Restrictive Covenants – Carefully Scrutinized
Again, as a general rule, restrictive covenants, such as noncompete agreements, are disfavored because they constrain competition in the marketplace and prevent individuals from working in their chosen fields of expertise or starting his or her own business that would be competitive. Remember, the concept of fostering strong competition in the marketplace is a good thing. Courts therefore carefully scrutinize restrictive covenants, and traditionally will enforce them in only two situations:
When the restrictive covenant is contained within an employment agreement, and
When the restrictive covenant is ancillary to the sale of a business
The distinction between restrictive covenants connected with employment agreement or the sale of a business is significant because Illinois courts apply a stricter standard to employment agreements than they do to covenants ancillary to the sale of a business.

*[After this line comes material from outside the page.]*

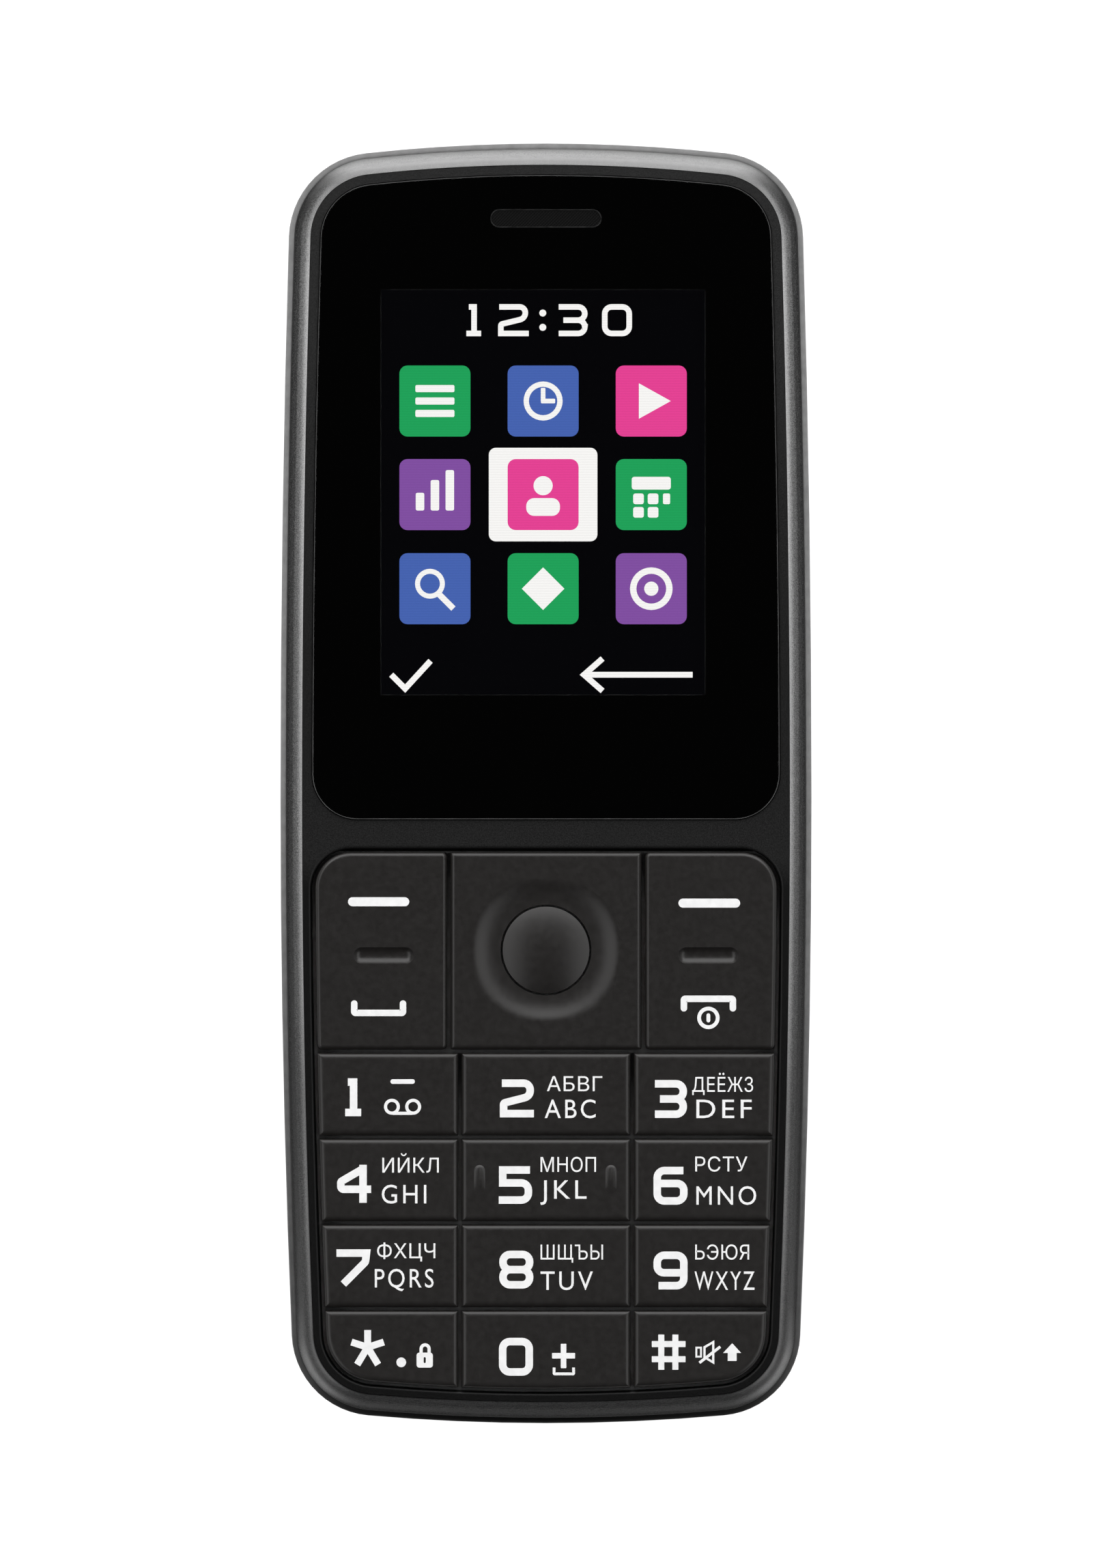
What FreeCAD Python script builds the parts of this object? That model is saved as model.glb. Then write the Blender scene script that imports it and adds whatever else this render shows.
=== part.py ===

The rationale behind the different standards is that “a purchaser in the sale of a business context holds more bargaining power than an ordinary employee in an employment context.” Thus, if a restrictive covenant not to compete is ancillary to the sale of a business, then the covenant must only be reasonable as to time, geographical area and the scope of the prohibited business activity. If the restrictive covenant is included in an employment agreement, however, the party seeking to enforce the restrictive covenant must show additional circumstances, such as a near-permanent relationship with his employee’s customers and that, but for his association with the employer, the former employee would not have had contact with the customers, customer lists, trade secrets or other confidential information.